E le radici della comunicazione della Santa Sede stanno
nella Radio Vaticana e nell’Osservatore Romano, nel loro brand, nella
loro autorevolezza, nella loro pervasività. Sono stati assorbiti, non hanno
affrontato una naturale evoluzione. Sono entrati in un processo più grande, ma
che è un processo piuttosto tecnico. Se ha una radice ideologica, quella radice sembra piuttosto adeguare
la comunicazione vaticana al marketing. Ma l’impressione è che la radice
sia prima di tutto pragmatica, una riduzione di costi, che porta
necessariamente ad una riduzione di attività. Si tagliano le attività
considerate pleonastiche o considerate assorbibili. Succederà anche per L’Osservatore Romano?
Qualora succedesse,
sarebbe la certificazione che l’idea stessa della storia della Santa Sede è
stata messa da parte. Un mondo dove tutto ha un senso è stato considerato
senza senso solo perché in pochi sapevano comprenderlo. Succede in tutti i
processi umani. Colpisce che succeda in Vaticano.
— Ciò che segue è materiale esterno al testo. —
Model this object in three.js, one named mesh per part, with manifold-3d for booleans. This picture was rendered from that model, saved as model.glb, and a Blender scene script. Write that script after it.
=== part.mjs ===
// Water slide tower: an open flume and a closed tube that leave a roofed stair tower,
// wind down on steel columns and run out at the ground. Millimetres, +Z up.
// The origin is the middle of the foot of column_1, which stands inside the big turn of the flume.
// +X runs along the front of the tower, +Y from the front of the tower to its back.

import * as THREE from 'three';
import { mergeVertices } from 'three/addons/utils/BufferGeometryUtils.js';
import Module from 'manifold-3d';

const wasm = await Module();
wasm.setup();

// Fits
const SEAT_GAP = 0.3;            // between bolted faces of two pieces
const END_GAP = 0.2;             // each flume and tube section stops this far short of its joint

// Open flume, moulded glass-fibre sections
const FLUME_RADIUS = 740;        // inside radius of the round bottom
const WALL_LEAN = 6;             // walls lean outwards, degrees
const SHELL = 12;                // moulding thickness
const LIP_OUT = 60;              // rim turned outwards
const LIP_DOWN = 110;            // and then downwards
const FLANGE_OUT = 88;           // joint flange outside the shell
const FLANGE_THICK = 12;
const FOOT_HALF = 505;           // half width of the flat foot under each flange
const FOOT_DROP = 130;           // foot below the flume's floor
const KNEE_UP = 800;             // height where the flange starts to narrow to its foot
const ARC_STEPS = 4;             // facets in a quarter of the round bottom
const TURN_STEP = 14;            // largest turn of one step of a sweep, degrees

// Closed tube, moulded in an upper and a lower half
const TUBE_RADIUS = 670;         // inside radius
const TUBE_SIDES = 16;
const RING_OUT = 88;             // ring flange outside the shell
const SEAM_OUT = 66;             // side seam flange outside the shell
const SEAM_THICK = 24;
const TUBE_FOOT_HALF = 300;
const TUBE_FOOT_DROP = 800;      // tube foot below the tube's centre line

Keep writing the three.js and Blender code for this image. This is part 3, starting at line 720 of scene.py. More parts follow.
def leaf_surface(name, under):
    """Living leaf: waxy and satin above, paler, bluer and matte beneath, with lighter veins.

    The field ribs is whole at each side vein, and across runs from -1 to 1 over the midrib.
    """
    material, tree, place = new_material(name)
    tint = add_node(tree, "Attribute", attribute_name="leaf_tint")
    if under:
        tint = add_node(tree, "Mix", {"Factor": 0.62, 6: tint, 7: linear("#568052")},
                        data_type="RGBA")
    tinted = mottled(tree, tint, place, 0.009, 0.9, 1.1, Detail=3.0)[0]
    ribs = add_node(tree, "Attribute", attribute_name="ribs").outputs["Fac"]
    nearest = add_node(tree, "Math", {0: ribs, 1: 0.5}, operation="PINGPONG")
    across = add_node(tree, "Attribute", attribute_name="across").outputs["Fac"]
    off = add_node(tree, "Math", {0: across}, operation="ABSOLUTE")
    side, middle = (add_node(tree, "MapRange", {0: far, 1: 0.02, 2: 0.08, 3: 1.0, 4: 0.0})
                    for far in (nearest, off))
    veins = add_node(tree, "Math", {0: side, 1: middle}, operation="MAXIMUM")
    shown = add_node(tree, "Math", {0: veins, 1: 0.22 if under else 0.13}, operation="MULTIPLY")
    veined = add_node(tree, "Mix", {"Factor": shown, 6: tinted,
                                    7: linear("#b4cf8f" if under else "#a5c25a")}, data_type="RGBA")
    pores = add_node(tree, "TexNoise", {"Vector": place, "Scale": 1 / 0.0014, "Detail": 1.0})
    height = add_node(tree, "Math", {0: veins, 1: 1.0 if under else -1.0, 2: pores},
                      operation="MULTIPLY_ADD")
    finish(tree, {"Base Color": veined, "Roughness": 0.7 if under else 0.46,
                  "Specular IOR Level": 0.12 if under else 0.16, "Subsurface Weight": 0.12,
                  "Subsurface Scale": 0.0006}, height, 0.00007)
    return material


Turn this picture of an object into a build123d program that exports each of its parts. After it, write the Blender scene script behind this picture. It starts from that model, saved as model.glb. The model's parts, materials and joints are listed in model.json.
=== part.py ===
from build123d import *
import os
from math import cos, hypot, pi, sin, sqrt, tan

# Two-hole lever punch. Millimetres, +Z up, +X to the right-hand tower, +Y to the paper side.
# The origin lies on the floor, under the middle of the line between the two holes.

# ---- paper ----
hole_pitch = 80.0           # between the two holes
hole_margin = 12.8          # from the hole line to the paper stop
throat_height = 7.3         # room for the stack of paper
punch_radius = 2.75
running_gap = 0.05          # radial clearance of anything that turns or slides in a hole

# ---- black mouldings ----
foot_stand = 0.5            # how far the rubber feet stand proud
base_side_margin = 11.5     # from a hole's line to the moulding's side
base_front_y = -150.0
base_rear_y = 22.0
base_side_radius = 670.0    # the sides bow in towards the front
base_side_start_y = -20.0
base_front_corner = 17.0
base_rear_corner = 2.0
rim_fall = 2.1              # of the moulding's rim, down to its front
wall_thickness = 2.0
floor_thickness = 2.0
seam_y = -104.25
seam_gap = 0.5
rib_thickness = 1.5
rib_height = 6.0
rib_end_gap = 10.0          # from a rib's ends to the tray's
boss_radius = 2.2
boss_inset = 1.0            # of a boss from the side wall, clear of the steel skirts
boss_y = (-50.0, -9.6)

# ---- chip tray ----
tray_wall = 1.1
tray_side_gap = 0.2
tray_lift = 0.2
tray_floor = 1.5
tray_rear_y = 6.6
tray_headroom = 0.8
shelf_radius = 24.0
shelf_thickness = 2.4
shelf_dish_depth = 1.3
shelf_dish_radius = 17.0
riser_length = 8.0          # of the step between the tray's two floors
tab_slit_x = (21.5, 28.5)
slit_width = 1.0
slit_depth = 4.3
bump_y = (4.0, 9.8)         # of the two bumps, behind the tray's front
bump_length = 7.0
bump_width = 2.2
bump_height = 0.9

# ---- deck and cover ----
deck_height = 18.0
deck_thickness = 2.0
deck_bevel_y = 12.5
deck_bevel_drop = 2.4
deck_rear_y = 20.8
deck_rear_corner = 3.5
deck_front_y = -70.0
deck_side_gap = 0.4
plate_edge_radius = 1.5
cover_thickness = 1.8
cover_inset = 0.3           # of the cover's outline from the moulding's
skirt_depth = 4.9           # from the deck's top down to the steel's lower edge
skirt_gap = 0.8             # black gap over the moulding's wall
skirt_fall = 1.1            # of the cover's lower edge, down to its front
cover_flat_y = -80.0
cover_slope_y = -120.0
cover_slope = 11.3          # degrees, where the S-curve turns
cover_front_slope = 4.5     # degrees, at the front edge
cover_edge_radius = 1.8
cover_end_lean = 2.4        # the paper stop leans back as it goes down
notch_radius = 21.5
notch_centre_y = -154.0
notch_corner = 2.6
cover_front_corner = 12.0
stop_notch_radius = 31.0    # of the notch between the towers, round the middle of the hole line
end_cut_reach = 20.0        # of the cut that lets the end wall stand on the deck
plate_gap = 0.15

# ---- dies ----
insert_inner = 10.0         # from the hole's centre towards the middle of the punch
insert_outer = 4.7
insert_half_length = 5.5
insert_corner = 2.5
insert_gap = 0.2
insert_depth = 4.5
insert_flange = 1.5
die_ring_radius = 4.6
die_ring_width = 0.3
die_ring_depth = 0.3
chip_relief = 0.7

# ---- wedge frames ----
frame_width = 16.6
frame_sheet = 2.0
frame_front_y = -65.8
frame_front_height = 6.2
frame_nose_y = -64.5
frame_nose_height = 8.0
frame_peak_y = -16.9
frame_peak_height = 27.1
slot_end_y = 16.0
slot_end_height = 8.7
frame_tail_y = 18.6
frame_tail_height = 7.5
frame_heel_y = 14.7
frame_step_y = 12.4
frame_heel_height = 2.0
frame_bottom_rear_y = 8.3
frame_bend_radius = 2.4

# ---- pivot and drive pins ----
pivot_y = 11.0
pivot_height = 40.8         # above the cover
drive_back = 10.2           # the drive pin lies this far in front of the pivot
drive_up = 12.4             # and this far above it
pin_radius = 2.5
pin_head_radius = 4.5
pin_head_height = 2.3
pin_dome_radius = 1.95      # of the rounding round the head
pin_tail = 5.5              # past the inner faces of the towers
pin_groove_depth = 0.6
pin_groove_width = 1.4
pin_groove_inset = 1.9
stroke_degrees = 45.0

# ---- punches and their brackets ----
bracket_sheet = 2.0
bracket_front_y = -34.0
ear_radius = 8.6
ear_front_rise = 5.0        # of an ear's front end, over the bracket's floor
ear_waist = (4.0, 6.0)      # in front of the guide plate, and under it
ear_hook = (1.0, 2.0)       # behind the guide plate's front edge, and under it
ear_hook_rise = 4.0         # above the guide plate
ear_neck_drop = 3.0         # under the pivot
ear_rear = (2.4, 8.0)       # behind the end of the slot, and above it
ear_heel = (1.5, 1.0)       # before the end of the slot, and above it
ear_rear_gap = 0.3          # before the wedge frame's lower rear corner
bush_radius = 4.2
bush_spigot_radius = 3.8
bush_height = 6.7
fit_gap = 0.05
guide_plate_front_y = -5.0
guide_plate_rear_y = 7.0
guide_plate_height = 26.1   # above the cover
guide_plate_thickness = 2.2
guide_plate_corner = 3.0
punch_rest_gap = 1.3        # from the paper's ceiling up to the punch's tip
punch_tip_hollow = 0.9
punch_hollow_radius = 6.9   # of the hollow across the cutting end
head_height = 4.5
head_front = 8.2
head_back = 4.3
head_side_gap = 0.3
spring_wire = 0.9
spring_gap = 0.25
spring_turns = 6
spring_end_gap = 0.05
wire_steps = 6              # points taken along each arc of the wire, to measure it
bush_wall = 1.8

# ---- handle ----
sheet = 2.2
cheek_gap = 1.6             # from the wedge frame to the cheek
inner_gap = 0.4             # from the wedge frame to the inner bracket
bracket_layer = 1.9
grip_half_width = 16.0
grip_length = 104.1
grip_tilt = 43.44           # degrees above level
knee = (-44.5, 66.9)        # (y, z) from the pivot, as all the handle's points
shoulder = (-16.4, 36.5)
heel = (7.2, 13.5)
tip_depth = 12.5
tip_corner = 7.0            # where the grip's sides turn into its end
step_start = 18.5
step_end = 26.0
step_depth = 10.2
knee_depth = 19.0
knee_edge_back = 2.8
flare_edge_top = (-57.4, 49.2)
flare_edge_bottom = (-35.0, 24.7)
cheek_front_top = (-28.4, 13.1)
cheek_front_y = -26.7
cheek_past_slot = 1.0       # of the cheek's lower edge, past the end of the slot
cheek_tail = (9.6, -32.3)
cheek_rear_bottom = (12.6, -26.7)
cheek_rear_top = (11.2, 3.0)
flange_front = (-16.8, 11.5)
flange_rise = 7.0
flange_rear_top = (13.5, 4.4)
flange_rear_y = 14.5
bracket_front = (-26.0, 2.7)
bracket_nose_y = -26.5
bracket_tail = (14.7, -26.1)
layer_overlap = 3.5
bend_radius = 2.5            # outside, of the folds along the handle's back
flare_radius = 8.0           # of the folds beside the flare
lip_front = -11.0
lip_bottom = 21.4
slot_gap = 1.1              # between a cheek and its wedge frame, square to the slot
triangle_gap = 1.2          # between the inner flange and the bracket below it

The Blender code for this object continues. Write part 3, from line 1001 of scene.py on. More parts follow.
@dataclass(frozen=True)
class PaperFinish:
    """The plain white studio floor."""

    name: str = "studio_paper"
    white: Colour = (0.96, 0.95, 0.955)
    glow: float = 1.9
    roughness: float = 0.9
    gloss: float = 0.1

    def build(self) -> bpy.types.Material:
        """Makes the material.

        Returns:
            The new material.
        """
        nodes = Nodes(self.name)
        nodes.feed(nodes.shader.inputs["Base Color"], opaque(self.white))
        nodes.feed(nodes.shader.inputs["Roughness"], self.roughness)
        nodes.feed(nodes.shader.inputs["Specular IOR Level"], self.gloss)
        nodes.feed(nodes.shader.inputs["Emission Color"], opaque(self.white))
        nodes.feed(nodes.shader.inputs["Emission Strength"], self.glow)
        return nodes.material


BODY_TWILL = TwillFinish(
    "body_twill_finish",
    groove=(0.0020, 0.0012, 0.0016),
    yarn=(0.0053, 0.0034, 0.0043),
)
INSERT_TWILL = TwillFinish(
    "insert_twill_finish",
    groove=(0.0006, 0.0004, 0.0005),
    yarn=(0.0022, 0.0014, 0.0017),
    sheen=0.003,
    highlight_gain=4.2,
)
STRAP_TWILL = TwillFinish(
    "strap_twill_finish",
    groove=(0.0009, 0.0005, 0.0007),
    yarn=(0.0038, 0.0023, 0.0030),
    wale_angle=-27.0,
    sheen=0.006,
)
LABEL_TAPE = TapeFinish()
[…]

Il cartaceo dell’Osservatore Romano ha un significato e
un senso di autorevolezza che è maturato nel corso del tempo. Funziona
anche come Gazzetta Ufficiale del Vaticano, è il luogo cui tutti vanno a vedere
per comprendere una nomina. Può essere ripensato, come vanno ripensati tutti i
giornali continuamente. Ma di certo è
uno strumento con il quale la Santa Sede si presenta al mondo. Considerarlo
pleonastico solo perché i suoi servizi vengono inglobati in Vatican News è, a
mio avviso, un errore storico.
Inglobare i pezzi
dell’Osservatore in un aggregatore è
già una perdita di brand non indifferente. Si riducono i canali mediatici,
quando invece potrebbero essere moltiplicati. Si riducono i linguaggi, quando
ogni cosa ha un suo linguaggio, dalla radio al parlato, dall’intervista scritta
e quella che va in onda.
Colpisce che circolino
voci del genere in Vaticano perché sembra essere passati dalla moltiplicazione
del messaggio alla riduzione del messaggio, rendendo così facile anche
l’annullamento del messaggio stesso. Una trasmissione che passa per onde medie,
corte e lunghe è più difficile da bloccare di uno che passa attraverso le sole
onde lunghe, o addirittura il solo
broadcasting internet. Un messaggio scritto ha una autorevolezza maggiore
di uno on line, un approfondimento un valore maggiore di un editoriale
orientato, o scritto da editorialisti cosiddetti ufficiali.
Sembrano riflessioni
apocalittiche, per quello che potrebbe essere semplicemente considerato il
risparmio sulla stampa di un giornale, a sua volta considerato un mezzo
obsoleto. Eppure, tutto questo
simbolicamente può significare molto.
In fondo, funziona per la stampa e funziona per tutte le
cose. Mutatis mutandis, i grandi sceicchi nel calcio possono fare
squadre stellari, ma non possono comprare la storia e il blasone. Quella si
costruisce con il tempo, con gli ideali, con la volontà e con l’identità E
quando storia e blasone vengono distrutte, non c’è una via semplice. Si deve
ripartire da zero e costruire un’altra storia, con pazienza, coraggio, volontà
e molta, molta intelligenza. Sarà così
anche per la comunicazione vaticana?